Major Tournaments: The timing couldn’t be worse for the Illini to play in arguably the most prestigious preseason tournament, the Maui Invitational. Illini fans envisioned a completely different team for this event when the field was announced over a year ago. First off, Bruce Weber was still expected to be coaching in Champaign. Few expected Meyers Leonard to stick around for a senior season, but he wasn’t viewed as a sure lock for the NBA after just two seasons either. Guard Crandall Head was supposed to play an integral role in his junior year rather than transferring out of the program after just one season. Regardless of the personnel changes on the team, the fans expected Illinois to fly to Maui as one of the top contenders. But the reality is that they might not even be the fourth-best team in the field this year. North Carolina, Marquette, Texas and Butler are most certainly better equipped than the Illini to win the title and the first matchup against USC is not a guaranteed win. If the Illini manage to muscle their way past the Trojans, they will then face the Longhorns as a heavy underdog. This tournament will test Groce’s ability to keep his team together under adversity. If Brandon Paul and company can compete against USC and/or even Texas, it should be considered a very positive early season sign for the Orange Krush and the Illini faithful.

Toughest Opponent: If the Illini get past USC in the first round in Maui, they will potentially face Texas (the Longhorns play host Chaminade) and maybe even North Carolina in the finals barring any other upsets. If that scenario plays out, North Carolina will certainly be the toughest opponent Illinois will face in the non-conference schedule. Based on the slate of other games, though, Missouri will be their toughest opponent. Last year, Missouri’s speed proved to be too much for the Illini guards and even though Groce hopes to push the tempo this season, his players might not yet be fully accustomed to the new system by mid-December. Junior guard Phil Pressey and redshirt senior forward Laurence Bowers will be a matchup nightmare for the Illini. Forwards Nnanna Egwu and Sam McClaurin can’t expect to hang with the versatile Bowers and Pressey is too quick to be kept out of the paint, inevitably resulting in foul trouble for the Illini bigs.

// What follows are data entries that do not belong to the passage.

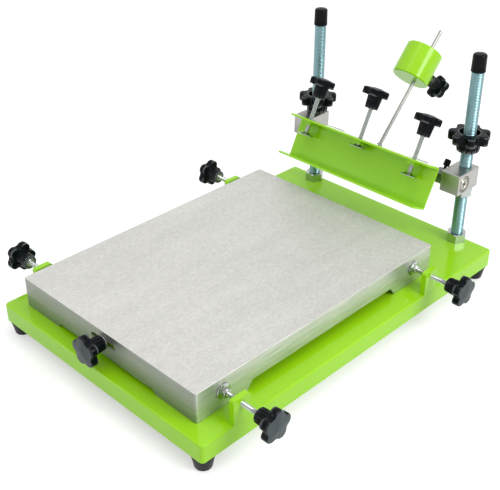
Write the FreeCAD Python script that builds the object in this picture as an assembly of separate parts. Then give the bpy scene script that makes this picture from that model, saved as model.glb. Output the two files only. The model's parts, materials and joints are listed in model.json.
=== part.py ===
import FreeCAD, Part
import math
import os

# Manual screen printing machine. Millimetres, Z up. X runs across from post to post, and the
# operator stands on the -Y side. Pieces are drawn about the middle of the base tray, on the floor,
# and then moved so that the origin is under the middle of the whole machine.

V = FreeCAD.Vector
UP = V(0, 0, 1)
ACROSS = V(1, 0, 0)

MIDDLE_Y = 45.01            # middle of the whole machine's length, from the middle of the tray

# Fits shared by several pieces
RUNNING_GAP = 0.06          # radial play where a piece turns or slides on a rod
FACE_GAP = 0.3              # gap between pieces that move against each other face to face

# Platen, whose size sets the tray's
PLATEN_WIDTH = 300.0
PLATEN_LENGTH = 400.0
PLATEN_HEIGHT = 38.6
SIDE_MARGIN = 25.0          # tray beside, in front of and behind the platen
FRONT_MARGIN = 19.0
BACK_MARGIN = 101.0

# Base tray, folded from sheet
BASE_WIDTH = PLATEN_WIDTH + 2 * SIDE_MARGIN
BASE_LENGTH = FRONT_MARGIN + PLATEN_LENGTH + BACK_MARGIN
BASE_SHEET = 2.0
SKIRT_HEIGHT = 23.0
BASE_CORNER = 5.0
RETURN_FLANGE = 32.0        # width of the inward flange under each long side
FOOT_HEIGHT = 18.0
FOOT_TOP_R = 13.0
FOOT_TIP_R = 10.0
FOOT_INSET = 13.0           # foot centre in from both edges of the tray
FOOT_ROUND = 1.5
DECK = FOOT_HEIGHT + SKIRT_HEIGHT

# The platen is an upside-down tray of thicker sheet with ground faces
PLATEN_SHEET = 3.0
PLATEN_CORNER = 3.0
PLATEN_EDGE = 0.8
PLATEN_Y = (FRONT_MARGIN - BACK_MARGIN) / 2
PLATEN_SHIFT = -3.2         # sideways setting at rest
SIDE_RECESS_END = 73.0      # what is left of each lower edge beside its recess
FRONT_RECESS_END = 64.0
SIDE_RECESS_LENGTH = PLATEN_LENGTH - 2 * SIDE_RECESS_END
SIDE_RECESS_HEIGHT = 11.0
SIDE_RECESS_SLOPE = 8.0
FRONT_RECESS_LENGTH = PLATEN_WIDTH - 2 * FRONT_RECESS_END
FRONT_RECESS_HEIGHT = 5.0
FRONT_RECESS_SLOPE = 4.0
SLOT_LENGTH = 42.0
SLOT_HEIGHT = 8.0
SLOT_Z = 24.5               # above the deck

# Screws with star knobs
SCREW_R = 3.0
SIDE_SCREW_INSET = 37.5     # side screws in from the platen's ends
SIDE_SCREW_Y = PLATEN_LENGTH / 2 - SIDE_SCREW_INSET
SIDE_SCREW_Z = 22.0         # above the deck
TAB_WIDTH = 24.0
TAB_HEIGHT = 30.0
TAB_THICK = 7.0
TAB_FOOT_R = 3.0            # fillet where a tab meets the deck
TAB_ROUND = 3.0
PAD_R = 9.5
PAD_THICK = 2.0
PAD_ROUND = 0.6
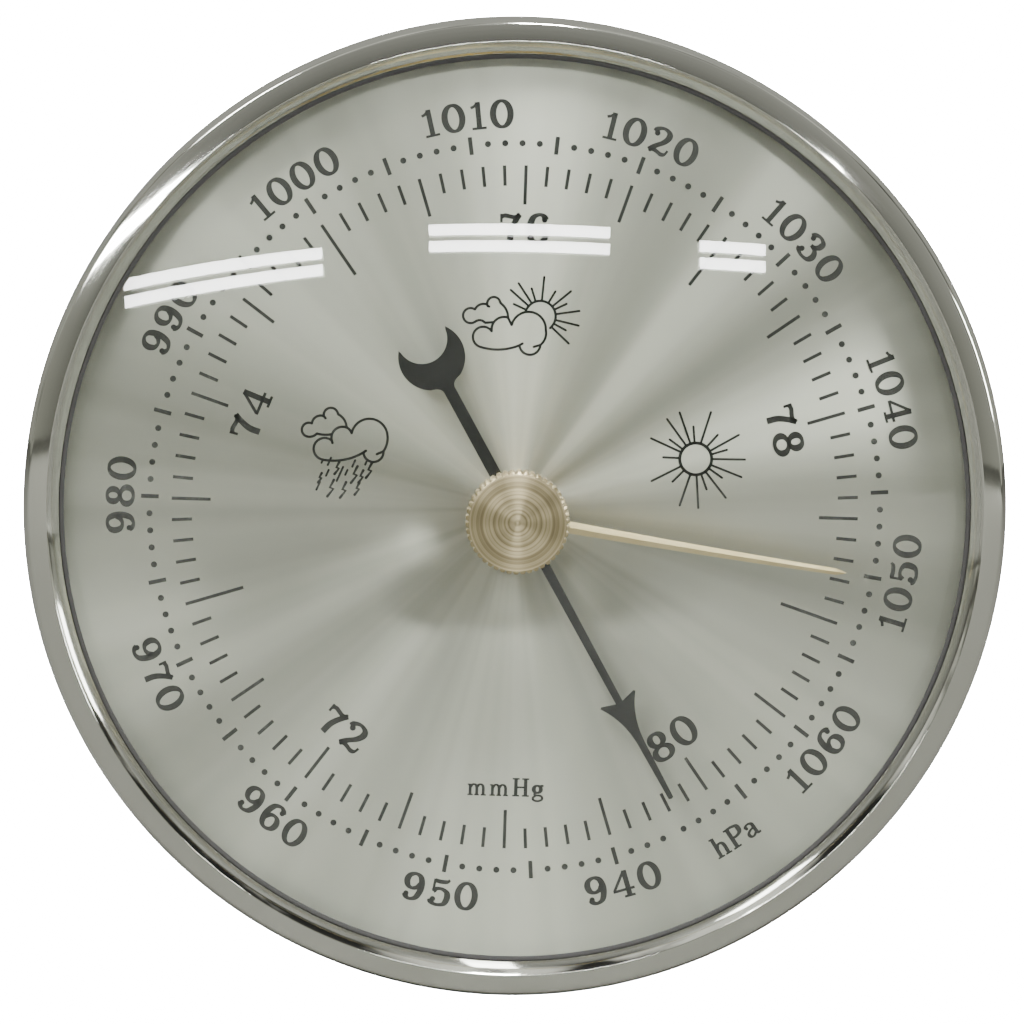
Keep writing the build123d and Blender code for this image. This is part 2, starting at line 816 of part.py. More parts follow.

Most Important Game: Confidence is extremely important for a program that is rebuilding under a new coach. Picking up wins during the early part of the schedule will help young players like Tracy Abrams and Myke Henry gain confidence and continue to improve for tougher games down the stretch against the likes of Missouri or Gonzaga. Within that context, the Maui Invitational opening game against USC might be the most important game of the entire schedule. The Trojans are not necessarily contenders in the Pac-12, but they will challenge Illinois with a host of new talent (10 transfers enter the program). USC’s depth in the frontcourt could dominate Egwu and McLaurin in the paint, while Trojans’ lead guard Jio Fontan and forward Aaron Fuller are healthy again and will play a big role in the game. A loss in the opener at Maui could really discourage this team — assuming that they get past USC, they will need to at least hang with Texas for most of the next game.

Trap Game: Another game that the Illini are supposed to win might be a trap game – Norfolk State at home on December 11. Mark Few’s Gonzaga Bulldogs might hand it to the Illini in Spokane three days prior to the Norfolk State game, as GU is ranked in the Top 25 and returns a core of Elias Harris (13.1 PPG) and Kevin Pangos (13.6 PPG), who will challenge the Illini defensively. But once again, sticking with this team’s shaky confidence, it is very important for the Illini to rebound at home after what could be a tough loss on the road. The Illini should not sleep on a solid Norfolk State team that will pose match-up problems on the glass. Missouri head coach Frank Haith can attest to that fact after being upset by the Spartans in the Second Round of the NCAA Tournament last season.

Analysis: The first 12 games of the season will be thoroughly analyzed by Illini fans because they are eager to see the changes in the players under Groce’s direction. If the guards attack the basket consistently, get to the free throw line and stay competitive during the tough stretches, the fans will be satisfied with the new regime in place. Few folks expect them to pick up 10 or even 11 wins but eight non-conference wins is a reasonable expectation. They need to beat Georgia Tech and Norfolk State at home and hope to put up a fight against Missouri, Gonzaga and possibly Texas. The best case scenario might be nine or 10 wins for Illinois but fans will accept fewer as long as there are noticeable changes in the team’s overall intensity and energy on the court.